CHALLENGE: Tally the lines that contain the string "picture" and state that total without comment.

(Records that describe objects)
= = = =

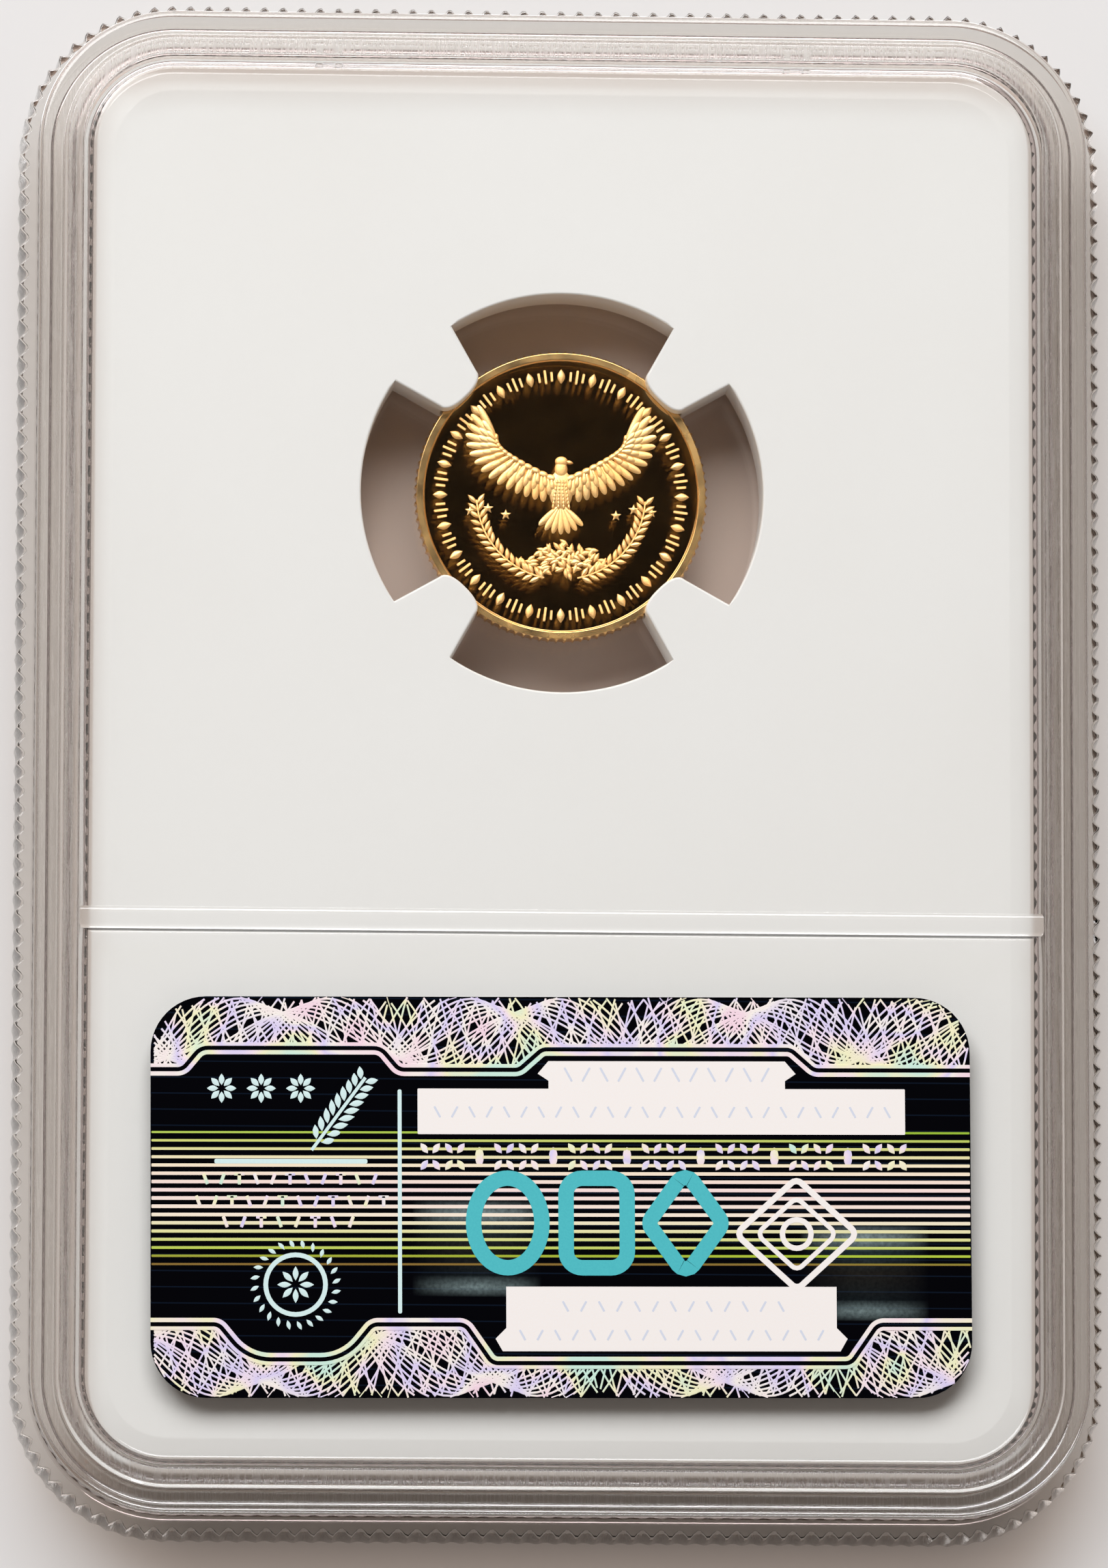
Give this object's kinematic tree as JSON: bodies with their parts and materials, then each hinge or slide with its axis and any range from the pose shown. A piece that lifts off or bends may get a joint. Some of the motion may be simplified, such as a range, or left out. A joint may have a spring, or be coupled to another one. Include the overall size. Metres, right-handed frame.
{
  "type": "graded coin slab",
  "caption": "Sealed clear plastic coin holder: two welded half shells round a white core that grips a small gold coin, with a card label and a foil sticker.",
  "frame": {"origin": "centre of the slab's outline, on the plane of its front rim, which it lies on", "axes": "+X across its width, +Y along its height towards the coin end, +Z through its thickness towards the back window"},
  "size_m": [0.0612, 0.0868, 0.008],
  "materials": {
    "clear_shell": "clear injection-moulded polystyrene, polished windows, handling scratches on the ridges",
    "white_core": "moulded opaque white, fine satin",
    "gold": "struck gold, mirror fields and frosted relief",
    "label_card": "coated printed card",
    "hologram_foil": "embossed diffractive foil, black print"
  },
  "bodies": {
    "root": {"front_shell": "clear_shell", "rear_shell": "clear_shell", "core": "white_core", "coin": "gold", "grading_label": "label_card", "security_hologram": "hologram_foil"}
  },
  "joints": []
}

= = = =

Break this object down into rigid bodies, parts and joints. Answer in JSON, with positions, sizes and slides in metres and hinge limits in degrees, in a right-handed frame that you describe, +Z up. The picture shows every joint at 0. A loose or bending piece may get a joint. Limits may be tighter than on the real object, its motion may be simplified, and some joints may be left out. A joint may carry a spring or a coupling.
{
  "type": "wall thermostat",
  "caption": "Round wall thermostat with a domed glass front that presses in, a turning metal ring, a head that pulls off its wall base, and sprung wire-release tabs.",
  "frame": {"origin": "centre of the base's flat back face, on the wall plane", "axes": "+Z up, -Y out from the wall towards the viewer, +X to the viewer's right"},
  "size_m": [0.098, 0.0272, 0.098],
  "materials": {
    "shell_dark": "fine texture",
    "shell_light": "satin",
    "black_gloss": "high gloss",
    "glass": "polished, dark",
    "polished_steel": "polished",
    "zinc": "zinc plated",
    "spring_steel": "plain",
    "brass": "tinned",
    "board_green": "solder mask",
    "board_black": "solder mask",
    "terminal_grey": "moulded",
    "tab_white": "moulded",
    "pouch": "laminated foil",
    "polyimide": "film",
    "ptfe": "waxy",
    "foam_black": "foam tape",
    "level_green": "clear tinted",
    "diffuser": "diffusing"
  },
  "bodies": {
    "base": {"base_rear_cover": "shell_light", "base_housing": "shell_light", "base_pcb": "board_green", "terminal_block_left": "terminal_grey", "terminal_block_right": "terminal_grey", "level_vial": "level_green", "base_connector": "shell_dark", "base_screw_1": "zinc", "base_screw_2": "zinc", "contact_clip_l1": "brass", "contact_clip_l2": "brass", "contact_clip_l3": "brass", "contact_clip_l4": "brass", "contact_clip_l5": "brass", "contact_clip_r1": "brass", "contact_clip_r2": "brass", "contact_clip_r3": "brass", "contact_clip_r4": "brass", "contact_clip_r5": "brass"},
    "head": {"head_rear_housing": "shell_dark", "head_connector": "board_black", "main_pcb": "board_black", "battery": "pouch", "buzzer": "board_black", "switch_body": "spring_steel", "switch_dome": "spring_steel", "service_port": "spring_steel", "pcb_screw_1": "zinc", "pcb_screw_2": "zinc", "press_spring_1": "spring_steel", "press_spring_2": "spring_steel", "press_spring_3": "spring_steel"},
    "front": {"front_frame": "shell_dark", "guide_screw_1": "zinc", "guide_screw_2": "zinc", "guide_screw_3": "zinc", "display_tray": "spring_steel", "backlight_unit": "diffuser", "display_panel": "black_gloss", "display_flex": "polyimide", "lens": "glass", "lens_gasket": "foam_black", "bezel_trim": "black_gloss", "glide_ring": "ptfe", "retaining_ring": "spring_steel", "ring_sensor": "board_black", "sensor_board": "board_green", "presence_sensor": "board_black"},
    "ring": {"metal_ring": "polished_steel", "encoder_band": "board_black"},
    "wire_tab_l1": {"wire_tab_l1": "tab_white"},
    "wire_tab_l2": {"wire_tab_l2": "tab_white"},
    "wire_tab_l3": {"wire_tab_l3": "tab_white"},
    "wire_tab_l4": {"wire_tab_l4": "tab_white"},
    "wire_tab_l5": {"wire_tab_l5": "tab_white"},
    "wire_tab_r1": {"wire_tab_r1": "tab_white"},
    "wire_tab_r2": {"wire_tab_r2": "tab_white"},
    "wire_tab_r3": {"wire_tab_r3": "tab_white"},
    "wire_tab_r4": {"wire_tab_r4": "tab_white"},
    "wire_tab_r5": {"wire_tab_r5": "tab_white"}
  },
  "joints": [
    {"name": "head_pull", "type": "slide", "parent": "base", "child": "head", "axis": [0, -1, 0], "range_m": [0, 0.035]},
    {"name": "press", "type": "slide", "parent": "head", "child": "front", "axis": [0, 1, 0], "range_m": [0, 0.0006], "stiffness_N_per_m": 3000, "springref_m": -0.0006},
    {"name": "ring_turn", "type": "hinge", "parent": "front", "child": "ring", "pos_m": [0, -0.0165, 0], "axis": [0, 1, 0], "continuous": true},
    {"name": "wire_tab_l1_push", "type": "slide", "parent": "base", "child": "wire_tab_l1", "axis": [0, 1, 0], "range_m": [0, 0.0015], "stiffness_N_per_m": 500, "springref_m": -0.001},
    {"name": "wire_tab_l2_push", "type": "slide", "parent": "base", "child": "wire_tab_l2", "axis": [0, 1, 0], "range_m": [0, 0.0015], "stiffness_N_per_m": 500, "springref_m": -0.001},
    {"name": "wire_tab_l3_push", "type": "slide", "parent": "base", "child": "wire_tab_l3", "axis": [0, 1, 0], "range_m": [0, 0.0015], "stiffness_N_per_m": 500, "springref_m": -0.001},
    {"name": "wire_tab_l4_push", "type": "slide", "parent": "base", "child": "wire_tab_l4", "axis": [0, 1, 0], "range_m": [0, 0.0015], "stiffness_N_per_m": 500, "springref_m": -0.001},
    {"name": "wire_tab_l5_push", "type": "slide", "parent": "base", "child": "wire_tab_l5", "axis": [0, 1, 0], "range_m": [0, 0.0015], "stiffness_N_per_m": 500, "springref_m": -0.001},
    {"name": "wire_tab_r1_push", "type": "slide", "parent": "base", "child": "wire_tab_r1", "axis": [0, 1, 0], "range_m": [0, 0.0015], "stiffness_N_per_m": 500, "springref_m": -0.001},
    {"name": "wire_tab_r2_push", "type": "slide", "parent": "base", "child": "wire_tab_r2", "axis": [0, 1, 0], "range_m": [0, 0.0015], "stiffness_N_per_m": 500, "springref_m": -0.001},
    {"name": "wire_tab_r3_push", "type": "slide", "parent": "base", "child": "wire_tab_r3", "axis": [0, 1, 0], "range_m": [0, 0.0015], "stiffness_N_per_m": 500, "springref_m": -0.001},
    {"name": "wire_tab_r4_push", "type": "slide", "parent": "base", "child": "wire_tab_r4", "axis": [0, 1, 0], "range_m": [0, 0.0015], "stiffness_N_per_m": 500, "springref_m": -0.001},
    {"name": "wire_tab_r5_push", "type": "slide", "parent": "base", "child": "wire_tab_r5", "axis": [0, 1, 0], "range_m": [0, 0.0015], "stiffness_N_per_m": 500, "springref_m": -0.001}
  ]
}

= = = =

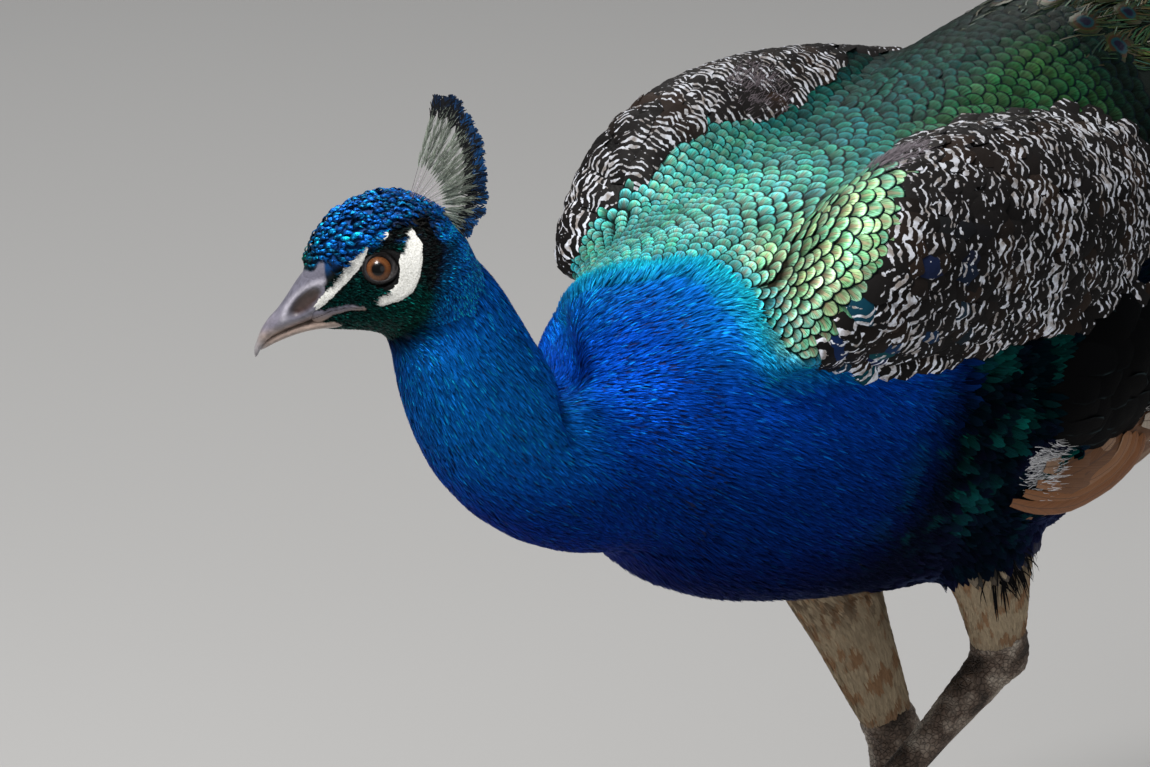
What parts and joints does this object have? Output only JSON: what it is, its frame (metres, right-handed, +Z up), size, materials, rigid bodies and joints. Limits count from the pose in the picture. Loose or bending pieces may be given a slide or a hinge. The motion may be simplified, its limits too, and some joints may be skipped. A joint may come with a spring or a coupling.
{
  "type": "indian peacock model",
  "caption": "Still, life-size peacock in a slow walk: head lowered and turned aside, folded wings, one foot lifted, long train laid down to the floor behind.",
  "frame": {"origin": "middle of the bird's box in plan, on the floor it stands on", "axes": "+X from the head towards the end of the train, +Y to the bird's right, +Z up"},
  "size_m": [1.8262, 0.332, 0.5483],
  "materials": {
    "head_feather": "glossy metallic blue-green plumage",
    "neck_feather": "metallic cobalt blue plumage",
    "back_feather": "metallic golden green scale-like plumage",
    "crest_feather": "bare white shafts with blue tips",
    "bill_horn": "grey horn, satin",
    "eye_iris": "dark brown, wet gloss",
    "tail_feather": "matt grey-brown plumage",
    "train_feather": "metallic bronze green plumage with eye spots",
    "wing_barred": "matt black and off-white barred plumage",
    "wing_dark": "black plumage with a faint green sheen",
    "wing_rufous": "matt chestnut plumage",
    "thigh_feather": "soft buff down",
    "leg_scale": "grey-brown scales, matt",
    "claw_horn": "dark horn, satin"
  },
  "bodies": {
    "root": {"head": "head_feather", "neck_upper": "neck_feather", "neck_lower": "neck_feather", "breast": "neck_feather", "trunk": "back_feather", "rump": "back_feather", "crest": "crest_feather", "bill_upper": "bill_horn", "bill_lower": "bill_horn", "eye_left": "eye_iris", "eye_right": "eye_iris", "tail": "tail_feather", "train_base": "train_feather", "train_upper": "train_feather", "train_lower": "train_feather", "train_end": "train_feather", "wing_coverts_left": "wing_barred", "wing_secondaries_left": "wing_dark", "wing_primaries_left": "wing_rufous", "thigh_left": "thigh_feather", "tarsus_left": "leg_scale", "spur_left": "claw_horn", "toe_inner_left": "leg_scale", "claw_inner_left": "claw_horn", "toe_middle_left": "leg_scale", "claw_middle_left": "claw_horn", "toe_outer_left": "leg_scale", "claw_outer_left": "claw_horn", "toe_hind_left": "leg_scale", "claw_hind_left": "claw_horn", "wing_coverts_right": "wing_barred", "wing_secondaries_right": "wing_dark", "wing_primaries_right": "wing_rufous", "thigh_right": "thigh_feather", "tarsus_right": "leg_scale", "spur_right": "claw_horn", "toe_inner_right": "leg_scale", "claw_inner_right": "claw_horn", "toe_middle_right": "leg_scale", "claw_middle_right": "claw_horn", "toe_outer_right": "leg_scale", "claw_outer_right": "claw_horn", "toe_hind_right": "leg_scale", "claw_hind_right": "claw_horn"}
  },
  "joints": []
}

= = = =

SOLVED EXERCISE: 2